Shell Oil has filed a claim on about an eighth
of the spring flow in Colorado’s Yampa River. The company hopes to
divert the water to an as-yet-nonexistent reservoir near the town of Maybell in the northwest corner of the state. From the 45,000-acre foot lake, the water would flow to oil shale operations and be put to a variety of ends. It might be used for processing the shale
itself or generating electricity, or for dust suppression and slaking the thirst
of employees.

It’ll be awhile before Shell starts diverting the water. As the Denver Post reports, it’s the
first major claim on the river, and is likely to be challenged. But focusing too closely on the
Yampa misses a larger point. Shell and other oil shale speculators, such as Chevron and EGL, have been collecting water rights on the Colorado and White rivers for decades in hopes of exploiting the near mythical shale deposits that
lie beneath Wyoming, Utah and Colorado. Shell’s Yampa maneuver is just the latest in a series of water grabs that could push the state up against its obligation to the Upper Colorado Basin Compact of 1948, and slurp the water from existing
users in the process.

According to page 109 of a 2007 Colorado River Water Conservation District report,
the state’s annual water demand may currently fall about 300,000 acre feet short of the limit defined in the Compact. Bart Miller of Western Resource Advocates says
that large-scale oil shale extraction could very well require that much water. If Colorado overdraws its share of the upper basin allotment, downstream states are sure to complain. Belts will have to be tightened in Colorado, and water rights could be tossed into turmoil. 

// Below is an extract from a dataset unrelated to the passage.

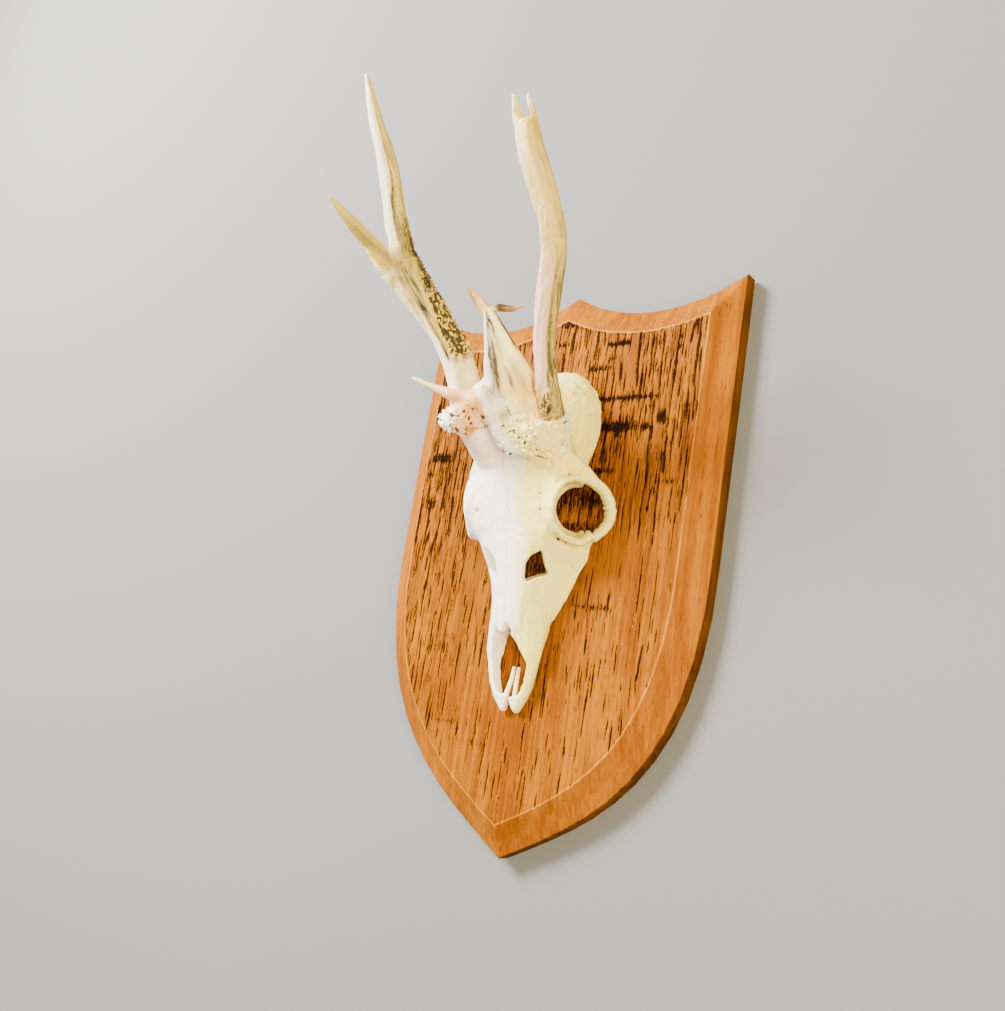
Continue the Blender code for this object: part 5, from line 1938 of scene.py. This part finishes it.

But it’s not just a compact call that could rearrange Colorado’s water. Though the oil companies hold about 50,000 acre feet of ditch rights on the western slope, they aren’t currently exercising all of them. In water jargon, such unused rights are termed, “conditional.” When the companies find a way to make a buck from the shale, they’ll “perfect” those conditional rights and people drawing water from more junior claims — or from water leased from the oil companies — will have to seek water elsewhere. 

Oil shale development is a long way from commercial
viability, but when and if the goo from the Green River Formation begins filling barrels, push will come to shove. Colorado will have to choose between many thirsty throats: farmers, municipalities, recreational and environmental concerns — and dirty energy on the western slope.